À plusieurs reprises, en effet, ne souligne-t-il pas qu’il a trouvé chez des païens une foi plus grande que  chez ses compatriotes, allant même jusqu’à dire que des païens partageront le repas dans le  Royaume alors que des Juifs resteront dehors : «On viendra de l’est et de l’ouest, du nord  et du midi, prendre place au festin dans le Royaume de Dieu» (Lc 13,28-29). 

Assez de démonstration !

Ma terrible question aujourd’hui est la suivante :
pour reconnaître en Jésus, le Christ et le Fils de Dieu, est-il plus facile quand on est  païen ou quand on est catholique romain ?
Autrement dit,
-         être coreligionnaire du Système Eglise Catholique Romaine
facilite-t-il ou rend-il plus malaisé de
-         devenir disciple du maître de la Bonne Nouvelle ?

Pour Jésus, il apert que le peuple de Dieu ne peut se confondre avec le  seul peuple juif. Des gens de  tous les peuples peuvent devenir le peuple de Dieu et  accomplir son rôle dans le monde.
Ø     C’est donc que le peuple de Dieu est distinct du Royaume et que celui-ci accueillera tous  ceux qui auront vécu selon la règle de la bonté, qu’ils aient ou non connu Dieu et son  Envoyé : Jésus.

C’est ce que traduit très clairement la parabole du jugement dernier en
Matthieu :
Quand le Fils de l’homme viendra dans sa  gloire… devant lui seront  rassemblés tous les peuples…
-         ‘Venez, les bénis de mon Père, recevez en héritage le  Royaume… car j’ai eu faim et vous m’avez donné à manger’…
-         ‘Seigneur, quand nous  est-il arrivé de te voir affamé?’...
-         ‘Dans la mesure où vous l’avez fait à l’un de ces plus petits de mes frères, c’est à moi que vous l’avez fait’» (Matthieu 25,31 et ss)

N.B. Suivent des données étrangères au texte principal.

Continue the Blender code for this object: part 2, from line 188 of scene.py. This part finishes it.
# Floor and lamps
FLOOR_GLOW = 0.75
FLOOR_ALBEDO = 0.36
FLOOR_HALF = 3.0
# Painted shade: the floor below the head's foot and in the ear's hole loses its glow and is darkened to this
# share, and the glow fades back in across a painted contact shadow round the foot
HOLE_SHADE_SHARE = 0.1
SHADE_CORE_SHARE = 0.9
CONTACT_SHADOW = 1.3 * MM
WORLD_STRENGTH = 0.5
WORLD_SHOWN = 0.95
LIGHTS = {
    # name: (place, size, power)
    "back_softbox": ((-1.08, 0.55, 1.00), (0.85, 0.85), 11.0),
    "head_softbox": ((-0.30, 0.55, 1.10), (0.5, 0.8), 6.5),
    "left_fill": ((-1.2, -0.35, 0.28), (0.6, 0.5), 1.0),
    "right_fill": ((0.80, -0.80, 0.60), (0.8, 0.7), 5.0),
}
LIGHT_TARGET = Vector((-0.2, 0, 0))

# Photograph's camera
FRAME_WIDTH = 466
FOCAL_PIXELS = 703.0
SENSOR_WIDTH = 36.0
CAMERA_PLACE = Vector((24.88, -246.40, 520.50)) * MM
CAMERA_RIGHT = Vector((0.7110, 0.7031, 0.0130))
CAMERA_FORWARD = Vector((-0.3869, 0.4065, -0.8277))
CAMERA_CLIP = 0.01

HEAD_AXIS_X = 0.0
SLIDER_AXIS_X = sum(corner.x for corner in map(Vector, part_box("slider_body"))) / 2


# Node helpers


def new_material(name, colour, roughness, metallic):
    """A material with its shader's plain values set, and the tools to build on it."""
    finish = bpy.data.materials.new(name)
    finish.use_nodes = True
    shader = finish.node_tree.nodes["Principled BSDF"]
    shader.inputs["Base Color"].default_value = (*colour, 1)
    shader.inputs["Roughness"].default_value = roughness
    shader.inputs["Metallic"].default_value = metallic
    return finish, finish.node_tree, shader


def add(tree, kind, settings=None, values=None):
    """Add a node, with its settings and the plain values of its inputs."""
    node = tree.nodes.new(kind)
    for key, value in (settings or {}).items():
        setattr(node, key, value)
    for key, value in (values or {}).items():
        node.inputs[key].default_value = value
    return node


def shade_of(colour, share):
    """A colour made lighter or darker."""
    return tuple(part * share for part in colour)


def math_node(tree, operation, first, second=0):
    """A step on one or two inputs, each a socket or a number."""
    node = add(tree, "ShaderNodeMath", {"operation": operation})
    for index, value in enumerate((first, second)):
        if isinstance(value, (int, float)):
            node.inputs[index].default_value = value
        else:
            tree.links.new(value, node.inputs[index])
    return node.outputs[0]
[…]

Si donc la réalisation du royaume est la fraternité de tous les humains qui s’accomplit par la  bonté inconditionnelle et le pardon, le peuple de Dieu peut être envisagé comme un  laboratoire où les disciples de Jésus s’entraident pour

apprendre à aimer comme le Père  par la force de son Esprit.

«Mon Père m’a donné  un précepte : quoi commander et  prêcher. Et je sais que son précepte est vie d’éternité» (Jn 12,49-50).

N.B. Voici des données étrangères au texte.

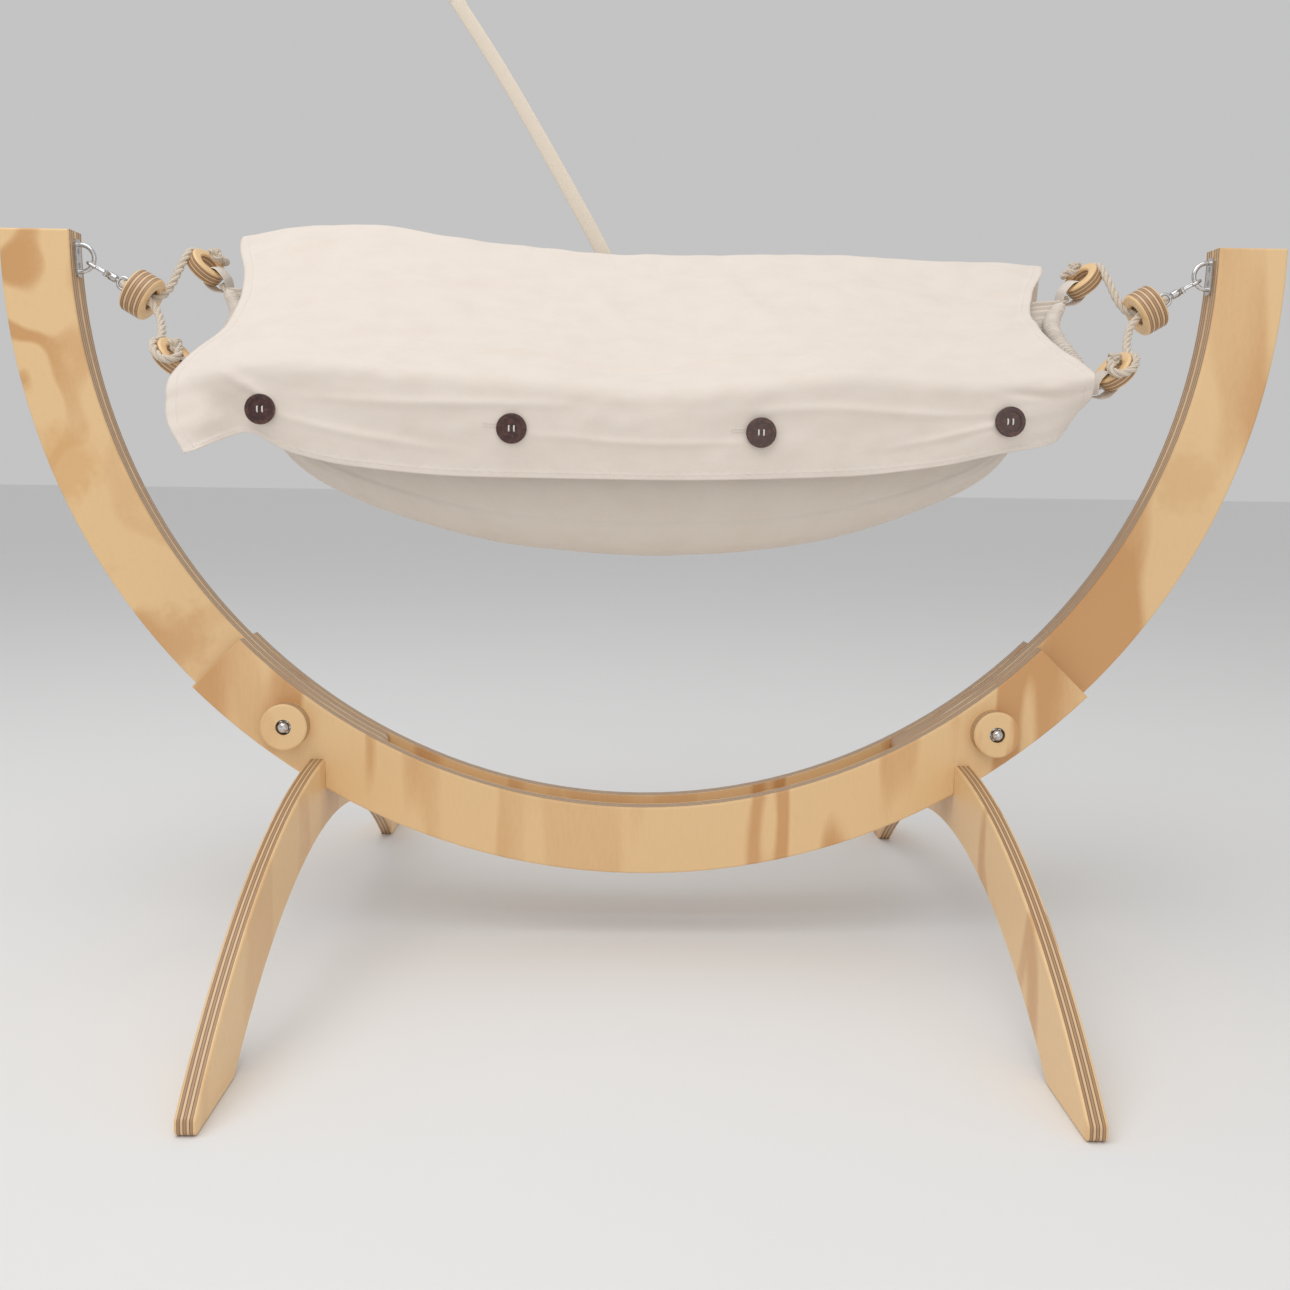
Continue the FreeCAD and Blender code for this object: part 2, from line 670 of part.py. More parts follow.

Ce précepte n’est autre apparemment que d’

aimer de bonté inconditionnelle
dans l’espérance que cette bonté qui est pardon
transforme les humains.

Jésus le dit aussi par cette autre formule : «Vous êtes le sel de la Terre… vous êtes la  lumière du monde.» (Mt 5,13-14)[5].
-         Si Jésus peut partager le pain avec les pécheurs et les ‘impurs’, c’est son amour est plus fort que le mal.
-         Demander à ses  disciples d’être sel de la Terre, c’est leur demander d’être comme le ciment de l’unité du peuple de Dieu.

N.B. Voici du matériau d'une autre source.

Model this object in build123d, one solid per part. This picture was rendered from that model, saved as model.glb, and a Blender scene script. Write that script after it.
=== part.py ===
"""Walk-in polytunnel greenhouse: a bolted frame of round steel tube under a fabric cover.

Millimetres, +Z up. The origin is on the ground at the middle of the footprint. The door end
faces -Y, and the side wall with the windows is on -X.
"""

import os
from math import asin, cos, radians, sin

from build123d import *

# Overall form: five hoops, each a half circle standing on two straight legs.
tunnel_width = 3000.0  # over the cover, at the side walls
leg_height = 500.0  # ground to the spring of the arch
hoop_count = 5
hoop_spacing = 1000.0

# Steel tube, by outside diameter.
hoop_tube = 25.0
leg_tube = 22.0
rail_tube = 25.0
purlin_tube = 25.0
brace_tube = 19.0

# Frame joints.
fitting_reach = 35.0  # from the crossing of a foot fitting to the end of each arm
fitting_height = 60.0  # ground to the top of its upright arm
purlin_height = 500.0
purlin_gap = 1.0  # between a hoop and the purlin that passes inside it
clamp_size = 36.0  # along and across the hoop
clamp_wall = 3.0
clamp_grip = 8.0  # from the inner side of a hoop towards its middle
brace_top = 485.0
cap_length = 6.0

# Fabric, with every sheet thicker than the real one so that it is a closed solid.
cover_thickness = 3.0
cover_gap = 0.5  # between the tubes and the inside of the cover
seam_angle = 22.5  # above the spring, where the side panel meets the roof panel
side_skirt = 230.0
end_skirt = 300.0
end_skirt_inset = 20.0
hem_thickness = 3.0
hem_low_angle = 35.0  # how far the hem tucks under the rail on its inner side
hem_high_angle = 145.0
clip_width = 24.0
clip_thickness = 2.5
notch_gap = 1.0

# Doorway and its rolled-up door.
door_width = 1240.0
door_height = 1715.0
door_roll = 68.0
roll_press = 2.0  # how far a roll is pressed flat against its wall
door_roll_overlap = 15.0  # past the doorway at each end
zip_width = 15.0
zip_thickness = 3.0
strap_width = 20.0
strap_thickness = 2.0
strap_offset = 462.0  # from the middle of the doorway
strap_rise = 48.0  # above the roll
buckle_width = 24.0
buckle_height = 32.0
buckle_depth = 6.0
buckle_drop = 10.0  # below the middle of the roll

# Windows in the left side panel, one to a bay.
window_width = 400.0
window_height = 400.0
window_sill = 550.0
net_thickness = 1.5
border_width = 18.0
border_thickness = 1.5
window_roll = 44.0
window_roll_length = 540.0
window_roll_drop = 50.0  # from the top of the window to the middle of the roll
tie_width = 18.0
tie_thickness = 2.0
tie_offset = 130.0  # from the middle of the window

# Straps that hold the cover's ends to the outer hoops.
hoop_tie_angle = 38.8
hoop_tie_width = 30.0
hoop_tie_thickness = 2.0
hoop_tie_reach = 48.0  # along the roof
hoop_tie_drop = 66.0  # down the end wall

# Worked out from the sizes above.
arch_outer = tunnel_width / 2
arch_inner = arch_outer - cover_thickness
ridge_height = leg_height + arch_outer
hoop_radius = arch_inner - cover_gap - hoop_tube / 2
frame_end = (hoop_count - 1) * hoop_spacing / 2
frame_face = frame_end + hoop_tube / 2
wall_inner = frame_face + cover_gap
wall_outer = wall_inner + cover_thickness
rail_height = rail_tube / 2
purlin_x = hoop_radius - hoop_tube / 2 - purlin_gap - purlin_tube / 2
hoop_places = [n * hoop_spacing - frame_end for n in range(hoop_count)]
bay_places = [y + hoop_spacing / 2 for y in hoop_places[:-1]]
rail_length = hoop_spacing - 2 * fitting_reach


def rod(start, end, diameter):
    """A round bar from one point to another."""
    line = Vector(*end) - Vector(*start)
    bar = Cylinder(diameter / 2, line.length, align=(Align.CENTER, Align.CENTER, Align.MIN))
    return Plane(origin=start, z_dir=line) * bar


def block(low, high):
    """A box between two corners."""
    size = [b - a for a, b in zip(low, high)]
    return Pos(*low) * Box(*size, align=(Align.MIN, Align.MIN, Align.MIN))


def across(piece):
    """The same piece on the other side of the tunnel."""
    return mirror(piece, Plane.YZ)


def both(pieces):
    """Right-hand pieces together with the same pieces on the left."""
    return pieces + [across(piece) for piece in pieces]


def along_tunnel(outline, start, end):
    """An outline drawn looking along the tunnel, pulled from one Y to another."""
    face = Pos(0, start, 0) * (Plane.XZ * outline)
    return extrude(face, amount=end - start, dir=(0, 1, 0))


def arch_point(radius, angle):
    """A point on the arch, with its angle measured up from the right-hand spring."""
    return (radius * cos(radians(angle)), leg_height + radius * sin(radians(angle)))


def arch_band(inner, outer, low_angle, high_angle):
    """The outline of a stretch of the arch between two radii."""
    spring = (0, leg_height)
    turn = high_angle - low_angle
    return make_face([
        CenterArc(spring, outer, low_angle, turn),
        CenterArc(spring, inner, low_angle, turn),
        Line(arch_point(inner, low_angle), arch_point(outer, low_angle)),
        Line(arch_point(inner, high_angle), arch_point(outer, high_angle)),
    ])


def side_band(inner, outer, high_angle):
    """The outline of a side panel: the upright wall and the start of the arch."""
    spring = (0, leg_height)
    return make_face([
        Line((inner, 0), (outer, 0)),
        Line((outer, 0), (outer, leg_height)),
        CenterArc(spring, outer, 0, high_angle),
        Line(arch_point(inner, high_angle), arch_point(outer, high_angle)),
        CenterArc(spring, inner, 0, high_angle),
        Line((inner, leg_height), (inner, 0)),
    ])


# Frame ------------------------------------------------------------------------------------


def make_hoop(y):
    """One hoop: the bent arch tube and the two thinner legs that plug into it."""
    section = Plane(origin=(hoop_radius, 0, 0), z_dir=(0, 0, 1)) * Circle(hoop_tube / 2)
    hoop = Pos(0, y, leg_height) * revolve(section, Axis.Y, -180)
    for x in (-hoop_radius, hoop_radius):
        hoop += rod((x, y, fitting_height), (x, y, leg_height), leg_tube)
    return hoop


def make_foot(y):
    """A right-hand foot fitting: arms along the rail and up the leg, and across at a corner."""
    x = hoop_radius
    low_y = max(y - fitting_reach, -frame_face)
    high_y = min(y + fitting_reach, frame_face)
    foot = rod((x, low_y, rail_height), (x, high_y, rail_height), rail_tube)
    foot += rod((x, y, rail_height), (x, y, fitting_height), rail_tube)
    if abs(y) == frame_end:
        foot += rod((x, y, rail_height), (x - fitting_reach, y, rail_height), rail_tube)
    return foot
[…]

La Terre est ici le symbole de ces lieux, de ces milieux où l’amour de  Dieu règne. Si ces milieux sont des communautés vivantes de l’amour du Père, alors elles  seront lumière pour le monde, pour l’humanité toute entière.

Chrétiens ? Païens ?
Dis moi comment tu aimes,
je te dirai qui tu es !














[1] Dans les ruines des “hauts lieux” de la civilisation cananéenne, les archéologues ont trouvé de nombreuses urnes contenant les restes d’enfants sacrifiés à Baal et un nombre incalculable de sculptures et de plaques gravées représentant Aschtoreth (Astarté) dotée d’organes génitaux hypertrophiés de façon obscène, tous objets destinés à exacerber la sensualité. Les Cananéens adoraient leurs dieux en pratiquant devant eux des actes immoraux qui avaient valeur de rite religieux, et en assassinant leurs premiers-nés, qu’ils offraient en sacrifice à ces mêmes dieux. - Dans le livre de Josué, le pays de Canaan fait l'objet de la conquête et du partage du pays par les Hébreux (vers le xiie siècle av. J.‑C.).
[2] La Décapole en effet  - du grec deka (dix) et polis (cité) -, désigne dix villes principalement situées à l'est du Jourdain, qui se regroupèrent en une ligue. Certaines apparaissent en  Mt 4. 25, Mc 5. 20,  Mc 7. 31 : Damas (Syrie), Philadelphia (Amman, Jordanie), Gadara (Umm Qeis, Jordanie), Pella (Tabaqat Fahil, Jordanie), Gerasa (Jerash, Jordanie)
[3] Guérisons de la fille d’une cananéenne (Mc 7,24 et ss), du serviteur du centurion (Lc 7,1-10), du démoniaque gérasénien (Lc  8, 26 et ss), du lépreux samaritain (Lc 10,29). 
[4] Il demandera même de l’eau  à une femme de Samarie au  grand étonnement de celle-ci : «Comment! Tu es Juif et tu me demandes à boire à  moi, une Samaritaine» (Jn 4,9). Dans la parabole du bon Samaritain (Lc 10,23-37) il montrera que c’est avant tout la miséricorde qui rend pur et proche de Dieu.
[5] On sait que le sel, dans la Bible, est ce qui scelle toute  alliance. Partager le pain et le sel, c’est sacraliser l’amitié.